What to produce: Reproduce, word for word, only the lines from the one containing "const chargerExit = [chargerExitX, boxY, trayBottom" through the one containing "obj.parent = empty", both included.
-- Start of Dataset content --
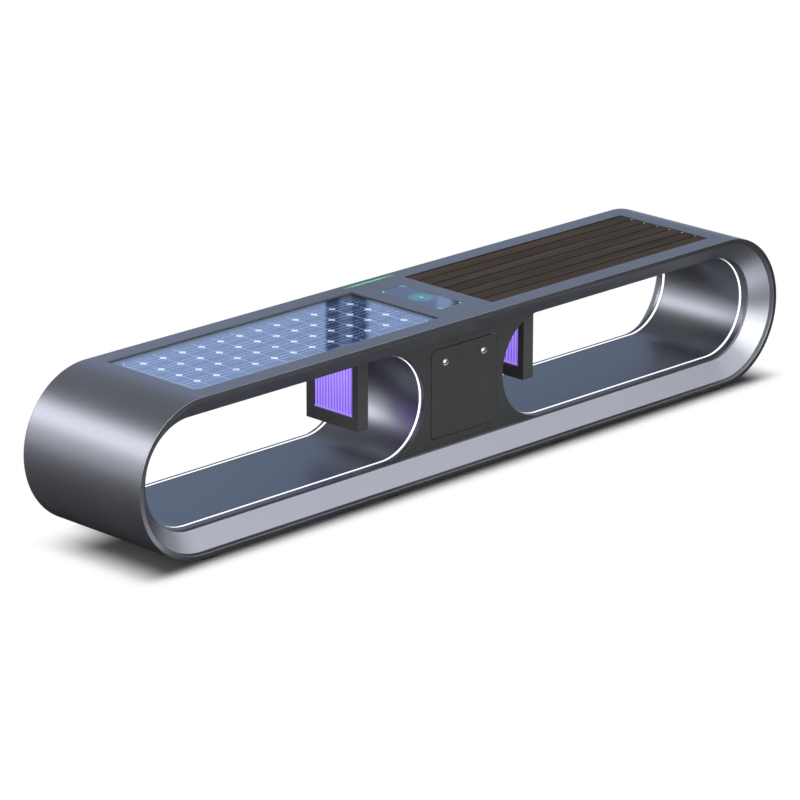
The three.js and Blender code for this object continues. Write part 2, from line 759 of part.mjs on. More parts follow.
function chargerCase() {
  const top = coverBottom - fit;
  const outer = roundedRectangle(chargerWidth - 2 * chargerCaseInset, chargerLength - 2 * chargerCaseInset,
    chargerCorner - chargerCaseInset);
  const inset = chargerCaseInset + chargerCaseWall;
  const inner = roundedRectangle(chargerWidth - 2 * inset, chargerLength - 2 * inset, chargerCorner - inset);
  const body = slab(outer, top - trayBottom).translate(0, 0, trayBottom);
  const hollow = slab(inner, top - trayBottom).translate(0, 0, trayBottom + chargerCaseWall);
  const height = coilBottom - fit - trayBottom;
  const pedestal = disc(coilOuter, height).rotateX(Math.PI / 2).translate(0, 0, trayBottom + height / 2);
  return join([cut(body, [hollow]), pedestal]);
}

function coil() {
  const ring = disc(coilOuter, coilThickness);
  return cut(ring, [disc(coilInner, coilThickness + overrun)]).rotateX(Math.PI / 2);
}

add(charger, 'charger_cover', slab(roundedRectangle(chargerWidth - 2 * fit, chargerLength - 2 * fit,
  chargerCorner), chargerCoverThickness), chargerGlass, 0, 0, coverBottom);
add(charger, 'charger_coil', coil(), copper, 0, 0, coilBottom + coilThickness / 2);
add(charger, 'charger_case', chargerCase(), blackPlastic);

// Status lens along the rear edge of the seat
add(bench, 'status_lens', slab(roundedRectangle(lensLength, lensWidth, lensWidth / 2), lensHeight),
  greenLight, 0, shellWidth / 2 - lensSetback, topHeight - lensRecess - lensHeight);

// Insect lamps: one hangs in each tunnel beside the pillar
const windowWidth = lampWidth - 2 * lampSideBorder;
const windowHeight = lampHeight - lampTopBorder - lampBottomBorder;
const windowZ = (lampBottomBorder - lampTopBorder) / 2;
const grilleWidth = windowWidth - 2 * fit;
const grilleHeight = windowHeight - 2 * fit;
const grilleThickness = lampThickness - 2 * lampRecess;
const barCount = Math.floor((grilleWidth - barWidth) / barPitch) + 1;

function lampFrame() {
  const body = block(lampThickness, lampWidth, lampHeight);
  return cut(body, [block(lampThickness + overrun, windowWidth, windowHeight, 0, 0, windowZ)]);
}

function lampGrille() {
  const pieces = [];
  for (const side of [-1, 1]) {
    pieces.push(block(grilleThickness, grilleWidth, lampPlate, 0, 0, side * (grilleHeight - lampPlate) / 2));
    for (let i = 0; i < barCount; i++) {
      const y = (i - (barCount - 1) / 2) * barPitch;
      const x = side * (grilleThickness - barDepth) / 2;
      pieces.push(block(barDepth, barWidth, grilleHeight - 2 * lampPlate + 2 * weld, x, y, 0));
    }
  }
  return join(pieces);
}

const frameForm = lampFrame();
const grilleForm = lampGrille();
const panelForm = block(lampPanelThickness, grilleWidth, grilleHeight - 2 * lampPlate - 2 * fit);
const lampX = bayInner + lampStandoff + lampThickness / 2;
for (const [side, x] of [['left', -lampX], ['right', lampX]]) {
  const lamp = groupAt(x, 0, axisHeight + bayRadius - fit - lampHeight / 2);
  add(lamp, `${side}_lamp_frame`, frameForm, lampPaint);
  add(lamp, `${side}_lamp_grille`, grilleForm, violetBars, 0, 0, windowZ);
  add(lamp, `${side}_lamp_panel`, panelForm, violetLight, 0, 0, windowZ);
}

// Service door with its hinge ears, turning on the two pins near its lower edge
const hinge = groupAt(0, -panelY + hingeDeep, axisHeight - doorHeight / 2 + hingeUp);
const doorMiddle = doorHeight / 2 - hingeUp;
const boreRadius = pinRadius + fit;

function serviceDoor() {
  const plate = upright(roundedRectangle(doorWidth, doorHeight, doorCorner), panelWall, panelEdge)
    .translate(0, -hingeDeep, doorMiddle);
  const pieces = [plate];
  const bores = [];
  const reach = hingeDeep - panelWall + weld;
  for (const side of [-1, 1]) {
    for (const end of [-1, 1]) {
      const x = side * hingeX + end * (barrelWidth / 2 + earGap + earWidth / 2);
      pieces.push(block(earWidth, reach, 2 * barrelRadius, x, -reach / 2, 0));
      pieces.push(across(barrelRadius, earWidth).translate(x, 0, 0));
      bores.push(across(boreRadius, earWidth + overrun).translate(x, 0, 0));
    }
    bores.push(disc(barrelLockRadius + fit, panelWall + 2 * overrun)
      .translate(side * lockX, -hingeDeep + panelWall / 2, doorMiddle + lockUp));
  }
  return cut(join(pieces), bores);
}

// Swan-neck bracket: a barrel on an arm that reaches back, down and forward to the panel
function hingeBracket() {
  const back = armReach;
  const front = -hingeDeep + panelWall + fit;
  const high = armWall / 2;
  const low = -bracketDrop;
  const arm = new THREE.Shape();
  arm.moveTo(barrelRadius / 2, -high);
  arm.lineTo(back - armWall, -high);
  arm.lineTo(back - armWall, low + armWall);
  arm.lineTo(front + armWall, low + armWall);
  arm.lineTo(front + armWall, low + bracketFoot);
  arm.lineTo(front, low + bracketFoot);
  arm.lineTo(front, low);
  arm.lineTo(back, low);
  arm.lineTo(back, high);
  arm.lineTo(barrelRadius / 2, high);
  const body = join([along(arm, barrelWidth), across(barrelRadius, barrelWidth)]);
  return cut(body, [across(boreRadius, barrelWidth + overrun)]);
}

function hingePin() {
  const grip = barrelWidth + 2 * (earGap + earWidth + fit);
  const head = across(pinHeadRadius, pinHead);
  const heads = [-1, 1].map((end) => head.clone().translate(end * (grip + pinHead) / 2, 0, 0));
  return join([across(pinRadius, grip + 2 * weld), ...heads]);
}

add(hinge, 'service_door', serviceDoor(), panelPaint);
const bracketForm = hingeBracket();
const pinForm = hingePin();
for (const [side, x] of [['left', -hingeX], ['right', hingeX]]) {
  add(hinge, `${side}_hinge_bracket`, bracketForm, zincPlate, x, 0, 0);
  add(hinge, `${side}_hinge_pin`, pinForm, zincPlate, x, 0, 0);
}

// Quarter-turn locks: a flanged housing in the door, and a domed core that carries the pawl
const pawlFront = panelWall + fit + sealThickness + frameWall + pawlGap;

function lockHousing() {
  const flange = disc(flangeRadius, flangeHeight).translate(0, -fit - flangeHeight / 2, 0);
  const length = panelWall + barrelBehind + fit + weld;
  const barrel = disc(barrelLockRadius, length).translate(0, length / 2 - fit - weld, 0);
  const nut = disc(nutRadius, nutHeight, nutSides).translate(0, panelWall + fit + nutHeight / 2, 0);
  const bore = disc(spindleRadius + fit, length + flangeHeight + 2 * overrun).translate(0, length / 2, 0);
  return cut(join([flange, barrel, nut]), [bore]);
}

// The released pawl points at the middle of the door
function lockCore(side) {
  const domeBase = -flangeHeight - 2 * fit;
  const back = pawlFront + pawlThickness;
  const profile = [new THREE.Vector2(0, domeBase - domeHeight)];
  for (let i = 1; i <= domeSteps; i++) {
    const angle = Math.PI / 2 * i / domeSteps;
    profile.push(new THREE.Vector2(domeRadius * Math.sin(angle), domeBase - domeHeight * Math.cos(angle)));
  }
  profile.push(new THREE.Vector2(spindleRadius, domeBase));
  profile.push(new THREE.Vector2(spindleRadius, back));
  profile.push(new THREE.Vector2(0, back));
  const core = new THREE.LatheGeometry(profile, roundSteps);
  const pawl = block(pawlLength, pawlThickness, pawlWidth,
    -side * pawlLength / 2, back - pawlThickness / 2, 0);
  return join([core, pawl]);
}

const housingForm = lockHousing();
for (const [side, name] of [[-1, 'left'], [1, 'right']]) {
  const lock = groupAt(side * lockX, -panelY, axisHeight + lockUp);
  add(lock, `${name}_lock_housing`, housingForm, zincPlate);
  add(lock, `${name}_lock_core`, lockCore(side), chromePlate);
}

// Equipment behind the door: plate with a shelf, battery, charge controller and light driver
const plateFront = -postDepth / 2 - fit - plateWall;
const bracketBack = -panelY + hingeDeep + armReach;
const batteryWidth = plateFront - fit - bracketBack - batteryFrontGap;
const shelfDepth = batteryWidth + shelfSpare;
const shelfTop = footHeight + shelfHeight + plateWall;
const plateTop = seatBottom - plateHeadroom;
const hungTop = seatBottom - leadRoom;
const hungBottom = hungTop - controllerHeight;
const batteryHeight = hungBottom - equipmentGap - shelfTop - fit;

function equipmentPlate() {
  const bottom = shelfTop - plateWall;
  const width = 2 * postX + postWidth;
  const plate = upTo(plateTop, bottom, width, plateWall, 0, plateFront + plateWall / 2);
  const shelf = upTo(shelfTop, bottom, shelfWidth, shelfDepth, 0, plateFront + weld - shelfDepth / 2);
  const gusset = new THREE.Shape();
  gusset.moveTo(plateFront + weld, shelfTop - weld);
  gusset.lineTo(plateFront + weld, shelfTop + shelfDepth / 2);
  gusset.lineTo(plateFront - shelfDepth / 2, shelfTop - weld);
  const ends = [-1, 1].map((side) => along(gusset, plateWall)
    .translate(side * (shelfWidth - plateWall) / 2, 0, 0));
  return join([plate, shelf, ...ends]);
}

function batteryPack() {
  const body = slab(roundedRectangle(batteryLength, batteryWidth, batteryEdge), batteryHeight);
  const terminals = [-1, 1].map((side) => disc(terminalRadius, terminalHeight + weld, pinSides)
    .rotateX(Math.PI / 2)
    .translate(side * (batteryLength / 2 - terminalInset), 0, batteryHeight + (terminalHeight - weld) / 2));
  return join([body, ...terminals]);
}

function chargeController() {
  const depth = controllerWidth - finDepth;
  const pieces = [upTo(controllerHeight, 0, hungLength, depth, 0, -depth / 2)];
  for (let i = 0; i < finCount; i++) {
    const x = (hungLength - finWidth) * (i / (finCount - 1) - 1 / 2);
    pieces.push(upTo(controllerHeight, 0, finWidth, finDepth + weld, x, -depth - (finDepth - weld) / 2));
  }
  return join(pieces);
}

function lightDriver() {
  const body = upTo(driverHeight, 0, hungLength, driverWidth, 0, -driverWidth / 2);
  const ears = upTo(driverHeight + driverEar, -driverEar, hungLength / 2, driverEarWall,
    0, -driverEarWall / 2);
  return join([body, ears]);
}

add(bench, 'equipment_plate', equipmentPlate(), galvanised);
add(bench, 'battery_pack', batteryPack(), greyPlastic,
  0, plateFront - fit - batteryWidth / 2, shelfTop + fit);
add(bench, 'charge_controller', chargeController(), blackPlastic, -hungX, plateFront - fit, hungBottom);
add(bench, 'light_driver', lightDriver(), aluminium, hungX, plateFront - fit, hungTop - driverHeight);

// Leads from the solar panel and the charger down to the charge controller
function lead(points) {
  const section = new THREE.Shape();
  section.absarc(0, 0, leadRadius, 0, Math.PI * 2);
  const path = new THREE.CatmullRomCurve3(points.map(([x, y, z]) => new THREE.Vector3(x, y, z)));
  return new THREE.ExtrudeGeometry(section, {
    steps: leadSteps, bevelEnabled: false, extrudePath: path, curveSegments: leadSides / 2,
  });
}

const controllerTop = hungTop + fit;
const controllerY = plateFront - fit - controllerWidth / 2;
const solarExit = [boxX - pocketCentre, boxY, bandUnderside - fit + boxTop - boxHeight - fit];
const chargerExit = [chargerExitX, boxY, trayBottom - fit];
const solarPort = -hungX - portOffset;
const chargerPort = -hungX + portOffset;
add(bench, 'solar_lead', lead([
  solarExit,
  [solarExit[0], boxY, leadLevel + leadBend / 2],
  [solarExit[0] + leadBend / 2, boxY, leadLevel],
  [-postX - leadBend / 2, boxY, leadLevel],
  [-postX, boxY, leadLevel],
  [-postX + leadBend / 2, boxY, leadLevel],
  [solarPort - leadBend / 2, controllerY, leadLevel - leadBend / 2],
  [solarPort, controllerY, leadLevel - leadBend],
  [solarPort, controllerY, controllerTop],
]), blackRubber);
add(bench, 'charger_lead', lead([
  chargerExit,
  [chargerExitX, boxY, trayBottom - leadBend / 2],
  [chargerPort, controllerY, controllerTop + leadBend / 2],
  [chargerPort, controllerY, controllerTop],
]), blackRubber);

export default bench;
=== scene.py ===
import math

import bmesh
import bpy
from bmesh.types import BMEdge, BMFace, BMVert
from mathutils import Matrix, Vector


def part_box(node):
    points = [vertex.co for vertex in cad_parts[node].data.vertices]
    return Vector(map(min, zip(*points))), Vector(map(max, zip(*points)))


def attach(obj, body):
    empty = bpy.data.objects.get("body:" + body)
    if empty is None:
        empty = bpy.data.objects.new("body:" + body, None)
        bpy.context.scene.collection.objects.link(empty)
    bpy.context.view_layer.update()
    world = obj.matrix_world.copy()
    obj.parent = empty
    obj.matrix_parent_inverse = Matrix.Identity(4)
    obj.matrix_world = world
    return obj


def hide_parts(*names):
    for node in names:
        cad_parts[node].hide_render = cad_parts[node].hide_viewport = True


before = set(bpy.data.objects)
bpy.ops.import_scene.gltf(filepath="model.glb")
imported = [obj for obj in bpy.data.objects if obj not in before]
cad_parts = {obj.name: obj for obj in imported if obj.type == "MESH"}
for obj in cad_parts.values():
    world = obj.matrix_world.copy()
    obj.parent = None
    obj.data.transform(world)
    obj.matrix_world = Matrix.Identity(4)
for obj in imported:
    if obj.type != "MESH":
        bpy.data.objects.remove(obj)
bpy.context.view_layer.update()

# Base frame and seat frame
# Welded steel box sections under and over the tunnels, hot-dip galvanised after welding. The zinc
# sets in dull grey spangles, and the frames show only through the open service door.

mm = 0.001


class Signal:
    """One value in a material. Sums, products and comparisons of signals add Math nodes."""

    def __init__(self, finish, socket):
        self.finish = finish
        self.socket = socket

    def maths(self, operation, *values):
        return self.finish.node("ShaderNodeMath", {"operation": operation}, dict(enumerate(values)))

    def __add__(self, other):
        return self.maths("ADD", self, other)

    __radd__ = __add__

    def __sub__(self, other):
        return self.maths("SUBTRACT", self, other)

    def __rsub__(self, other):
        return self.maths("SUBTRACT", other, self)

    def __mul__(self, other):
        return self.maths("MULTIPLY", self, other)

    __rmul__ = __mul__

    def __neg__(self):
        return self * -1

    def __gt__(self, other):
        return self.maths("GREATER_THAN", self, other)

    def __lt__(self, other):
        return self.maths("LESS_THAN", self, other)

    def __abs__(self):
        return self.maths("ABSOLUTE", self)

    def __pow__(self, other):
        return self.maths("POWER", self, other)

    def most(self, other):
        return self.maths("MAXIMUM", self, other)

    def least(self, other):
        return self.maths("MINIMUM", self, other)

    def diagonal(self, other):
        """Distance from a point that lies this far away along X and the other along Y"""
        return (self * self + other * other) ** 0.5

    def off_line(self, pitch):
        """Distance to the nearest of the lines that lie a pitch apart, one of them at zero"""
        return self.maths("PINGPONG", self, pitch / 2)

    def fade(self, start, end):
        """0 before start, 1 after end and smooth between them"""
        settings = {"interpolation_type": "SMOOTHSTEP"}
        return self.finish.node("ShaderNodeMapRange", settings, {0: self, 1: start, 2: end})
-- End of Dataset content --
Response to the task:
const chargerExit = [chargerExitX, boxY, trayBottom - fit];
const solarPort = -hungX - portOffset;
const chargerPort = -hungX + portOffset;
add(bench, 'solar_lead', lead([
  solarExit,
  [solarExit[0], boxY, leadLevel + leadBend / 2],
  [solarExit[0] + leadBend / 2, boxY, leadLevel],
  [-postX - leadBend / 2, boxY, leadLevel],
  [-postX, boxY, leadLevel],
  [-postX + leadBend / 2, boxY, leadLevel],
  [solarPort - leadBend / 2, controllerY, leadLevel - leadBend / 2],
  [solarPort, controllerY, leadLevel - leadBend],
  [solarPort, controllerY, controllerTop],
]), blackRubber);
add(bench, 'charger_lead', lead([
  chargerExit,
  [chargerExitX, boxY, trayBottom - leadBend / 2],
  [chargerPort, controllerY, controllerTop + leadBend / 2],
  [chargerPort, controllerY, controllerTop],
]), blackRubber);

export default bench;
=== scene.py ===
import math

import bmesh
import bpy
from bmesh.types import BMEdge, BMFace, BMVert
from mathutils import Matrix, Vector


def part_box(node):
    points = [vertex.co for vertex in cad_parts[node].data.vertices]
    return Vector(map(min, zip(*points))), Vector(map(max, zip(*points)))


def attach(obj, body):
    empty = bpy.data.objects.get("body:" + body)
    if empty is None:
        empty = bpy.data.objects.new("body:" + body, None)
        bpy.context.scene.collection.objects.link(empty)
    bpy.context.view_layer.update()
    world = obj.matrix_world.copy()
    obj.parent = empty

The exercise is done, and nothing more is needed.